(Records from a data collection)
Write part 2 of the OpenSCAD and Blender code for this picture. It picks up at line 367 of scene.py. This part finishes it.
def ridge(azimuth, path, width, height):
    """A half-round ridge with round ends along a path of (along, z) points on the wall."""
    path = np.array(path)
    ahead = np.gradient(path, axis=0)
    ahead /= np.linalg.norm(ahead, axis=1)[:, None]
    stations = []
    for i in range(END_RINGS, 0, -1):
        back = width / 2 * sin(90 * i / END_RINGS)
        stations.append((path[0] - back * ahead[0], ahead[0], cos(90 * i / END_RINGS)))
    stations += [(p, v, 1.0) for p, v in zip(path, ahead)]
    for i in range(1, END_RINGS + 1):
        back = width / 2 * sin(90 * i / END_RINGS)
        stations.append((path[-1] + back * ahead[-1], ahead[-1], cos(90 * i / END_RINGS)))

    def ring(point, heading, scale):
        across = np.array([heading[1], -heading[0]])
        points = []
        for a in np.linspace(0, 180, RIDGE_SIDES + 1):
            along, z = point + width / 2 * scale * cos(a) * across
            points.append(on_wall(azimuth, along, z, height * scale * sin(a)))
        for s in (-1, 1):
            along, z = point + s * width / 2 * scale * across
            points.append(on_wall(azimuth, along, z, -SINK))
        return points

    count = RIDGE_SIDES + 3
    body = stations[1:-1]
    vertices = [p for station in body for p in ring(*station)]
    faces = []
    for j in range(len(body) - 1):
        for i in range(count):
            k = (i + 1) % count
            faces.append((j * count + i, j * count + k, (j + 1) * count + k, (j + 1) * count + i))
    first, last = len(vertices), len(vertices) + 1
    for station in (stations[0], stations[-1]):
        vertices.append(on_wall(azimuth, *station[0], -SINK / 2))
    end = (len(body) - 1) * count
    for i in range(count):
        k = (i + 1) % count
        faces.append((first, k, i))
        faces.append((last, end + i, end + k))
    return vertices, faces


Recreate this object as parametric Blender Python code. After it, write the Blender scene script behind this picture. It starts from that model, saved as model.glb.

Problem requirements >> Where a line of the data holds "scene", show that line.

Expected output >>
Write part 2 of the OpenSCAD and Blender code for this picture. It picks up at line 367 of scene.py. This part finishes it.
Recreate this object as parametric Blender Python code. After it, write the Blender scene script behind this picture. It starts from that model, saved as model.glb.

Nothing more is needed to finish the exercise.